The renaming of campus buildings has been a matter of intense debate. At Princeton, Black Lives Matter student protesters staged a sit-in outside the office of university president Christopher Eisgruber, calling for buildings named after Woodrow Wilson to be renamed due to the former Princeton and U.S. president’s racist political stances and policies. Other Princeton students do not think Wilson’s name should be removed, believing it is important not to forget Princeton’s legacy and complicity in slavery and racism. I recently finished my Ph.D. from Princeton and taught courses on Russian and East European literature while I was there as a graduate student. What struck me most of all about both sides of the Wilson controversy was that students were discussing ideas such as cultural memory, the politics of public space and historical trauma; their arguments were nuanced, contextualized, and historicized, a far cry from the caricatures of student protesters painted too frequently in media outlets such as The Atlantic, Slate and New York Magazine as failing to use intellectual debate to frame their grievances. These were all ideas my students discussed in class, though in terms of contemporary Russia’s Soviet legacy and the place of the Holocaust in East and Central European cultural memory.
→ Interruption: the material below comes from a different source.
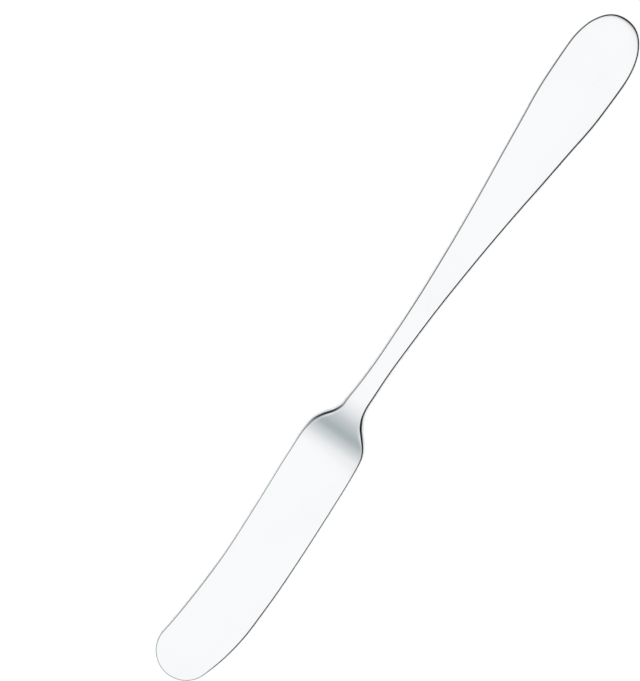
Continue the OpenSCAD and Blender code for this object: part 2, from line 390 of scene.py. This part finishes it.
def blank_plan(form):
    """The blank in plan: which row and column each of the rim's points stands beside, the rim, and
    the rows inside it, from the handle's end to the tip."""
    s = form.sizes
    xs = [form.end_point(turn)[0] for turn in END_TURNS]
    close = s.handle_length - BEFORE_SHOULDERS[0]
    xs += [mix(s.end_length, close, k / HANDLE_ROWS) for k in range(HANDLE_ROWS)]
    xs += [s.handle_length - d for d in BEFORE_SHOULDERS]
    xs += [mix(s.handle_length, form.root_x, k / SHOULDER_ROWS) for k in range(SHOULDER_ROWS)]
    xs += [form.root_x + d for d in AFTER_SHOULDERS]
    xs += [mix(xs[-1], form.arc_x, (k + 1) / BLADE_ROWS) for k in range(BLADE_ROWS - 1)]
    xs += [form.arc_x + s.tip_radius * math.cos(math.radians(turn)) for turn in TIP_TURNS]
    last = len(xs) - 1

    # the rim goes down the spine's side, round the tip, back along the spreading edge and round the end
    spots = [(i, 0) for i in range(last + 1)]
    spots += [(last, j) for j in range(1, COLUMNS - 1)]
    spots += [(i, COLUMNS - 1) for i in range(last, -1, -1)]
    spots += [(0, j) for j in range(COLUMNS - 2, 0, -1)]
    rim = [Vector((x, -form.half(SPINE, x))) for x in xs]
    rim += [Vector(form.arc(BELLY, turn)) for turn in TIP_ROW_TURNS]
    rim += [Vector((x, form.half(BELLY, x))) for x in reversed(xs)]
    rim += [Vector(form.end_point(turn)) for turn in END_ROW_TURNS]

    rows = [[None] * COLUMNS for _ in xs]
    for k, (i, j) in enumerate(spots):
        along = (rim[(k + 1) % len(rim)] - rim[k - 1]).normalized()
        across, width = form.across(rim[k])
        hold = form.edge_radius(rim[k].x, across, width) + RING
        if 0 < i < last:
            hold = min(hold, ROW_START_LIMIT_SHARE * width)
        rows[i][j] = rim[k] + hold * Vector((-along.y, along.x))
    for i in range(1, last):
        near, far = rows[i][0], rows[i][-1]
        bow = 0.0
        if i <= len(END_DEPTHS):
            bow = END_DEPTHS[i - 1] - (near.x + far.x) / 2
        if last - i <= len(TIP_DEPTHS):
            bow = form.tip_x - TIP_DEPTHS[last - i - 1] - (near.x + far.x) / 2
        for j in range(1, COLUMNS - 1):
            share = j / (COLUMNS - 1)
            rows[i][j] = near.lerp(far, share) + Vector((bow * (1 - (2 * share - 1) ** 2), 0))
    return spots, rim, rows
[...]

What I saw in the 2015 student protesters is that they are using the tools we teach in college classrooms to engage critically with the world around them. Fueled by the intersection of history and politics at the core of the Black Lives Matter movement, they are making the university and college campuses politically relevant in a way that they have not been since the 1960s. At a time when the value of a college education, particularly a humanities education, is under attack, the Black Lives Matter campus protesters of 2015 have shown, through their own display of historically informed and intersectional politics, that universities matter.